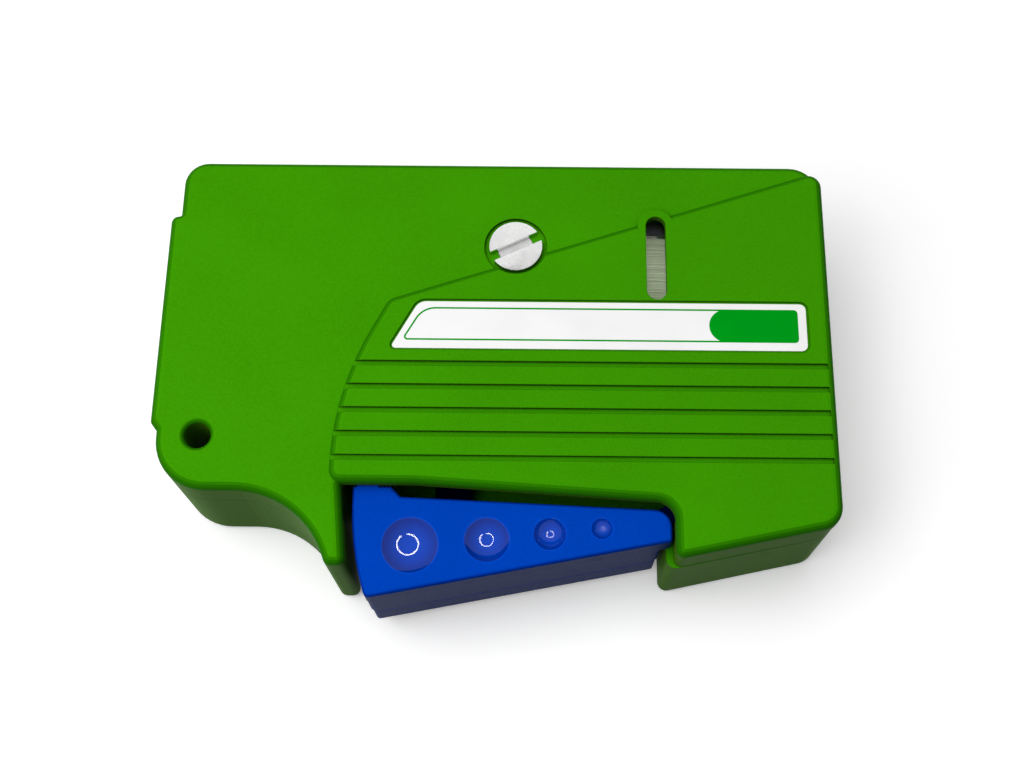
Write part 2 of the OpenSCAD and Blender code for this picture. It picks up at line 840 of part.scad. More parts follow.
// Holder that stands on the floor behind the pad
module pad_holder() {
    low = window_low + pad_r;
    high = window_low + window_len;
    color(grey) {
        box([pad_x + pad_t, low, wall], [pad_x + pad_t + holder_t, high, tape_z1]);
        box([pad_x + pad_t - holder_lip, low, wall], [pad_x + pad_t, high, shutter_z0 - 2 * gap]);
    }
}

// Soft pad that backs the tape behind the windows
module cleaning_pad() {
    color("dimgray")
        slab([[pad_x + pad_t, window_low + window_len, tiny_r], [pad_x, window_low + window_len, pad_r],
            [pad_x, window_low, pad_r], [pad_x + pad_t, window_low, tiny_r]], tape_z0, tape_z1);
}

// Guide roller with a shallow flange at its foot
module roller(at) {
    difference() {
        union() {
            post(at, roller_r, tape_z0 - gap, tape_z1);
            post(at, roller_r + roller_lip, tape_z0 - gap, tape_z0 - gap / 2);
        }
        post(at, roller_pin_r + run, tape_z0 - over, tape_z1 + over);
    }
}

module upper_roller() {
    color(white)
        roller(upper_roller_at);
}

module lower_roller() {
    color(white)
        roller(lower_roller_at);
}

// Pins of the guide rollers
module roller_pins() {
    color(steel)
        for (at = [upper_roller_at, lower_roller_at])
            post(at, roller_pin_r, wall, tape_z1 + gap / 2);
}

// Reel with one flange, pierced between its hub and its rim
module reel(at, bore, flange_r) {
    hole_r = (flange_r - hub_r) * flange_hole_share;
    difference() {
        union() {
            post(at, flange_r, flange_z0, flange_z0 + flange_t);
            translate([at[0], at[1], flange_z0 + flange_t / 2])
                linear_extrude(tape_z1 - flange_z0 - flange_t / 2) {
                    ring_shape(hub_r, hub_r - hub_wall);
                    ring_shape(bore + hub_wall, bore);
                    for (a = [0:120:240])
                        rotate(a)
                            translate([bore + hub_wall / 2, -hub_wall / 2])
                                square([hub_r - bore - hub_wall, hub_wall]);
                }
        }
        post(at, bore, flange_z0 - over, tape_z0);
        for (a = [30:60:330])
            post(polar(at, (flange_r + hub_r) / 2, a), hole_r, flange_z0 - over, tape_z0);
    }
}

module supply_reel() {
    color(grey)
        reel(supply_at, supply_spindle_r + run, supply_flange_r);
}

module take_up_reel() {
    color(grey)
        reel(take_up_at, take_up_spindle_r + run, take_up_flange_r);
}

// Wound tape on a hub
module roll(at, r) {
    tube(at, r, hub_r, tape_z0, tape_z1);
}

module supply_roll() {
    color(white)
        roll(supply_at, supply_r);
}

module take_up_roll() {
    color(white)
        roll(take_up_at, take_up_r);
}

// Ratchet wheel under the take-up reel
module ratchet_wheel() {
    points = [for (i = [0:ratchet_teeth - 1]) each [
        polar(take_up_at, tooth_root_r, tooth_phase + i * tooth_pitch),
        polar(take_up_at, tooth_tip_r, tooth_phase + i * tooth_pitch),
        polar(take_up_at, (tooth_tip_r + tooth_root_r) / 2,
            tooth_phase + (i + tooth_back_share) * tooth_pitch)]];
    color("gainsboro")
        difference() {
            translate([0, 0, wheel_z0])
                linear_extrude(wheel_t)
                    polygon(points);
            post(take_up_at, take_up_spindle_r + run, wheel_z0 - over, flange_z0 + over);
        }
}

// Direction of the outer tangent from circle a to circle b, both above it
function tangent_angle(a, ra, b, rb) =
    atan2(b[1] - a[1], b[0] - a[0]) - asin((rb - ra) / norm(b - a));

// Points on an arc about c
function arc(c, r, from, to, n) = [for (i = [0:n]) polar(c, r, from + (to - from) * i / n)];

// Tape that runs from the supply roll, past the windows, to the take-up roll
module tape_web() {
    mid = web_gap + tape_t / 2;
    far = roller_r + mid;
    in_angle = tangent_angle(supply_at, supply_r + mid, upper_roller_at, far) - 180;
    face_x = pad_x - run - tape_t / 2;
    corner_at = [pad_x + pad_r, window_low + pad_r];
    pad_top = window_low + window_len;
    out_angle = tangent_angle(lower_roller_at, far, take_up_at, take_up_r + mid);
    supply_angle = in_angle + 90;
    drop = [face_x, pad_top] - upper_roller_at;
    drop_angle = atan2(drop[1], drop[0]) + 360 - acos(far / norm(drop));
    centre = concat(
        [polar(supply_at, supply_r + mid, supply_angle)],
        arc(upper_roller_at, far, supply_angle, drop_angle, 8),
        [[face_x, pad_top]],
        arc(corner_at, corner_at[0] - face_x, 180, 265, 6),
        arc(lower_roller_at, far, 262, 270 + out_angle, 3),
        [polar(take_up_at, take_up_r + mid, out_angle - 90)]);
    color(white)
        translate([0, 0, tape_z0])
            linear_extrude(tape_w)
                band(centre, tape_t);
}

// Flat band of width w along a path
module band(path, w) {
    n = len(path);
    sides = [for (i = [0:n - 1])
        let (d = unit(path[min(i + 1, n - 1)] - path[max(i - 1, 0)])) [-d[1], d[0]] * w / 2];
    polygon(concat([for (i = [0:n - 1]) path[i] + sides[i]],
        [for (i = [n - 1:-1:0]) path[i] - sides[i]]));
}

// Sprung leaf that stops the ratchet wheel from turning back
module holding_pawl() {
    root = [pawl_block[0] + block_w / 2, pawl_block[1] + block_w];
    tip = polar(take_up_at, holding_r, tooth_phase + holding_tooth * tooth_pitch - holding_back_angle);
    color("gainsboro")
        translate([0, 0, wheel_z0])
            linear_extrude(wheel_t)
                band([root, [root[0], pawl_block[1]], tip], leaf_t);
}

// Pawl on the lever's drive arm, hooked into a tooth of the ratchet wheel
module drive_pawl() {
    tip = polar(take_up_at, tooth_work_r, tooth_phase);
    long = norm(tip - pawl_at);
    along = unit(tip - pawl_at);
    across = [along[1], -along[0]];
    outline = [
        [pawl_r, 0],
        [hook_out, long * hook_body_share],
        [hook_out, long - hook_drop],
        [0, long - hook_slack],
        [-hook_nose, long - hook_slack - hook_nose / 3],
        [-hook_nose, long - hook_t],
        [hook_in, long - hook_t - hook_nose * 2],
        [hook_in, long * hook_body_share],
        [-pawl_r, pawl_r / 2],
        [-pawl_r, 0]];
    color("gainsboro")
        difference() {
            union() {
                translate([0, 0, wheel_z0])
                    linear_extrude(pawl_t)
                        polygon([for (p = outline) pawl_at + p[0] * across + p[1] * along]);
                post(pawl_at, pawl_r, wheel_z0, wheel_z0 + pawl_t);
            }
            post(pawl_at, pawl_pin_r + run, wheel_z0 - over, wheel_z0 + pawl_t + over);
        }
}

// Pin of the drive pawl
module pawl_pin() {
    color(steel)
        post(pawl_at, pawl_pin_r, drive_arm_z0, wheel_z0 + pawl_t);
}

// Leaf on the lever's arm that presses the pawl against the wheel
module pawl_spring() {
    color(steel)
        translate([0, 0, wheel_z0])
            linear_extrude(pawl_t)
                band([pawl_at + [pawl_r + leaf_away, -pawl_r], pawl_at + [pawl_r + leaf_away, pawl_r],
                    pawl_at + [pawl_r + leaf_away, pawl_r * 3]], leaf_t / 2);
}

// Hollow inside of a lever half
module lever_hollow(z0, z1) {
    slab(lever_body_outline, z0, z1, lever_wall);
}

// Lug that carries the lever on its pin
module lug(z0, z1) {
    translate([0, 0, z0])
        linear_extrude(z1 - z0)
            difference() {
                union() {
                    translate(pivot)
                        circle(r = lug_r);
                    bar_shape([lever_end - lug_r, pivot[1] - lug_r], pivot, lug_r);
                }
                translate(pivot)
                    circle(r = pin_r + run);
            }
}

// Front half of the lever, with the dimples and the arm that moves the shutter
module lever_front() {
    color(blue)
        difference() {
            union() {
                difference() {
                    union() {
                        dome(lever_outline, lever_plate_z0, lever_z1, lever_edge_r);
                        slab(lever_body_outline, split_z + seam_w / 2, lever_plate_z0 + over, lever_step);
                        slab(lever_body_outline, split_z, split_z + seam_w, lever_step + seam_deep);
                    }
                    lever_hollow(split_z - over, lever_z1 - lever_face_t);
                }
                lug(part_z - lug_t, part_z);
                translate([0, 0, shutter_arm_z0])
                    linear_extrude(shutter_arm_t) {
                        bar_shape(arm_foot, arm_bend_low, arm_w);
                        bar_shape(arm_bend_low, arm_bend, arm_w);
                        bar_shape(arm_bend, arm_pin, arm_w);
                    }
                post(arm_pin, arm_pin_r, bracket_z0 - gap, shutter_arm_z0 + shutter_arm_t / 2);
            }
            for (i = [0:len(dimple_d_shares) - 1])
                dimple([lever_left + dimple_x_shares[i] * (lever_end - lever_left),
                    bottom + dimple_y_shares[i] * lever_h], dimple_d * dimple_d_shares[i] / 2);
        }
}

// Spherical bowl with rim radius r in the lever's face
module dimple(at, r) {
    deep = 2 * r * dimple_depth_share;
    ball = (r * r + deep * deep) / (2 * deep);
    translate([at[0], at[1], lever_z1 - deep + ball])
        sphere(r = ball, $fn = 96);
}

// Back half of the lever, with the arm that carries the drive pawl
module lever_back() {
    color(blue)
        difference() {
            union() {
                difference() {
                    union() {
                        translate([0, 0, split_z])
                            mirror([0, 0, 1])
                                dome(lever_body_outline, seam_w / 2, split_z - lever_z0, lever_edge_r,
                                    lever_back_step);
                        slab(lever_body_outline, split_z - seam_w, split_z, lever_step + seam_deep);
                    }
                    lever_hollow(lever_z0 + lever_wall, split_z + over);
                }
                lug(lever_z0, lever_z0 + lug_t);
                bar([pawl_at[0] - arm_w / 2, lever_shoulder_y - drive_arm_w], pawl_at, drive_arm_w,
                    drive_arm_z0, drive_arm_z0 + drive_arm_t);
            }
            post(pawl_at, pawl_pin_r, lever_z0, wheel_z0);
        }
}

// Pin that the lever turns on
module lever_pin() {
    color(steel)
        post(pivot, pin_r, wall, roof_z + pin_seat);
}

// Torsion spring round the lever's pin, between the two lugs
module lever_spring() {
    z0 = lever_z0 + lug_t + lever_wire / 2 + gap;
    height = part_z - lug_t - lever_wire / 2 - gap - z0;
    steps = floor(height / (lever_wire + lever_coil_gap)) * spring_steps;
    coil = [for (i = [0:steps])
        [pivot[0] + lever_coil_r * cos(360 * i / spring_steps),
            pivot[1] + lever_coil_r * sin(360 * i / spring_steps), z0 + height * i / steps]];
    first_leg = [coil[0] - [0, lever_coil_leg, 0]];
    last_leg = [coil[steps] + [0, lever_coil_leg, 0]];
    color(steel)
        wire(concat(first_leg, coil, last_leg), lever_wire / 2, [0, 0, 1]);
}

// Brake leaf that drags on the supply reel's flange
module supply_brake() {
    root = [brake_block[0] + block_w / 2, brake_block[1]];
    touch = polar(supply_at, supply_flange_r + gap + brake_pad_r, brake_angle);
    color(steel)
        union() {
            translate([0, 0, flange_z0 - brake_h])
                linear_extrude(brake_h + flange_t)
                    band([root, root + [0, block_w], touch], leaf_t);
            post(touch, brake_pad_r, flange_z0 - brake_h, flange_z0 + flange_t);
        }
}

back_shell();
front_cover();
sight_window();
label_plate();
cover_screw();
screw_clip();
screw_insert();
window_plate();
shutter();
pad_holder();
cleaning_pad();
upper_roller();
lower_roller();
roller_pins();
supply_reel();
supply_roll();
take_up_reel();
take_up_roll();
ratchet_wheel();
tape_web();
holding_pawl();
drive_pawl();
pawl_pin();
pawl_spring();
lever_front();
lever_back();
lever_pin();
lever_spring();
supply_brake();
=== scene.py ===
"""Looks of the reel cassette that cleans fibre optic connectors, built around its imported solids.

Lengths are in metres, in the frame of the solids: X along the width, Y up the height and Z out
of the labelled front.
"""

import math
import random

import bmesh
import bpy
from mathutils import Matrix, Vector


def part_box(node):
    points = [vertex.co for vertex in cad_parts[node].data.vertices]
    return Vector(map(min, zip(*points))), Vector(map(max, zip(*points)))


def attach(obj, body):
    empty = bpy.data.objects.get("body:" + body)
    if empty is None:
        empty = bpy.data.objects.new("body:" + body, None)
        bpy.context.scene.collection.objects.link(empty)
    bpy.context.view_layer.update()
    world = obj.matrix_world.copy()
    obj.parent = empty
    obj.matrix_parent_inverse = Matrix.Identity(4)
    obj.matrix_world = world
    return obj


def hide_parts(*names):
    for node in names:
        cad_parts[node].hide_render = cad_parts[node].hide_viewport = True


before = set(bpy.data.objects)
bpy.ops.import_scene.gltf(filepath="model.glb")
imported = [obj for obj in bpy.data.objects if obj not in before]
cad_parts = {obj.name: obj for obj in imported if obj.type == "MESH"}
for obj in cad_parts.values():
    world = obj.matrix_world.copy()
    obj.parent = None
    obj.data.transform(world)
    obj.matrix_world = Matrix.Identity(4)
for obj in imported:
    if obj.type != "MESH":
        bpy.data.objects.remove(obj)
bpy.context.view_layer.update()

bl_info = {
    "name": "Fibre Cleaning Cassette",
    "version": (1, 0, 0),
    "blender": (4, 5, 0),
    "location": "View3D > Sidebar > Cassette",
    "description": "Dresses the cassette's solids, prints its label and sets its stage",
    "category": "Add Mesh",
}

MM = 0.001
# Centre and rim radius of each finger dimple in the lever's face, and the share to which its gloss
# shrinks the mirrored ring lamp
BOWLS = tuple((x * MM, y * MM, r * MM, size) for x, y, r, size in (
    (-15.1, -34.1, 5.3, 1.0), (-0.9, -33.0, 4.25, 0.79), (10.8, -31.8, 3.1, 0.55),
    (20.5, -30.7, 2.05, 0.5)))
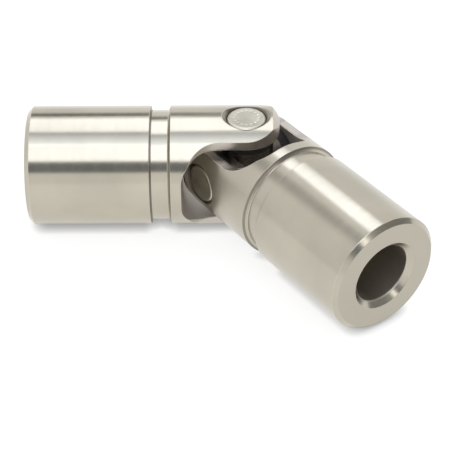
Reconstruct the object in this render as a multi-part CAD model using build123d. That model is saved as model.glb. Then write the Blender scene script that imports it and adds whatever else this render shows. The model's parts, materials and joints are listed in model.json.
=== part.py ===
-------
Print the lines from the line containing "back_shell();" to the line containing "zip(*points))), Vector(map(max, zip(*points)))", both ends included, exactly and with nothing added.

EXERCISE ANSWER:
back_shell();
front_cover();
sight_window();
label_plate();
cover_screw();
screw_clip();
screw_insert();
window_plate();
shutter();
pad_holder();
cleaning_pad();
upper_roller();
lower_roller();
roller_pins();
supply_reel();
supply_roll();
take_up_reel();
take_up_roll();
ratchet_wheel();
tape_web();
holding_pawl();
drive_pawl();
pawl_pin();
pawl_spring();
lever_front();
lever_back();
lever_pin();
lever_spring();
supply_brake();
=== scene.py ===
"""Looks of the reel cassette that cleans fibre optic connectors, built around its imported solids.

Lengths are in metres, in the frame of the solids: X along the width, Y up the height and Z out
of the labelled front.
"""

import math
import random

import bmesh
import bpy
from mathutils import Matrix, Vector


def part_box(node):
    points = [vertex.co for vertex in cad_parts[node].data.vertices]
    return Vector(map(min, zip(*points))), Vector(map(max, zip(*points)))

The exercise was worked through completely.